Scotch’s “blemishes,” which trouble her throughout the book, are spreading patches of blackness on her skin, which perhaps speaks to some antipathy about her own color; is it possible that her desire to be seen as black is not as definite as Scotch claims? Certainly, her sense of self worth is tied into her self perception that she is attractive, and how complex and fascinating that the thing that threatens her beauty is tied to color. I’m not sure where Hopkinson wants the reader to go with this, but I could dig in and analyze this aspect at length and I think this, even more than the unusual setting (which doesn’t do anything other than propel some growth for self absorbed Scotch), is where The Chaos shines.
The ending, which is deeply tied to the ‘Brer Nansi story and the blemishes and skin color, troubled me, but I’m curious how it plays to others. In the end, the lasting effect of the Chaos on Scotch is that she is now dark. Unequivocably dark skinned, no longer having to fight to determine and assert her racial and cultural identity. I worry that this is an easy out. Scotch’s racial identity has been determined for her, through magic. On the other hand, those concluding paragraphs acknowledge head on that being darker is hard in all the ways North American society privileges whites and penalizes everyone other, so maybe it’s not that easy of an out?

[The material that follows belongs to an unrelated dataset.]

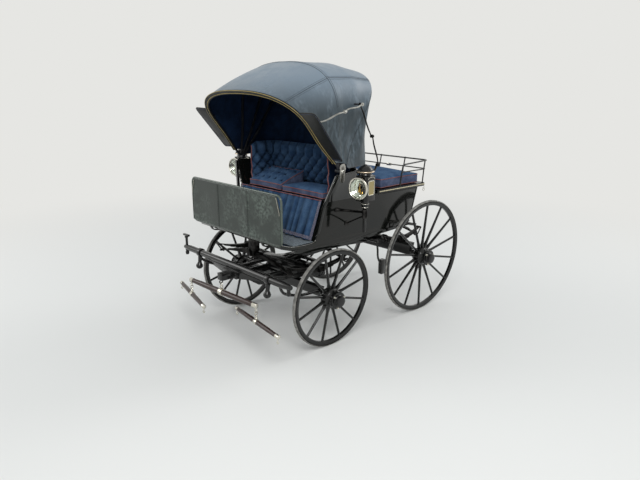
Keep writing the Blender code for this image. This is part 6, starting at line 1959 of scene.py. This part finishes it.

In the end, the didacticism makes this not a short list contenda for me, but it’s fresh and important (because we are, sadly, in a world where we still don’t see enough racial diversity in fantasy to make it something that we no longer need to comment on), and for some people that will weigh pretty heavily when balancing all the elements. I’d love to hear your thoughts, although the poll indicates only five other readers! If you were one of them, won’t you speak up?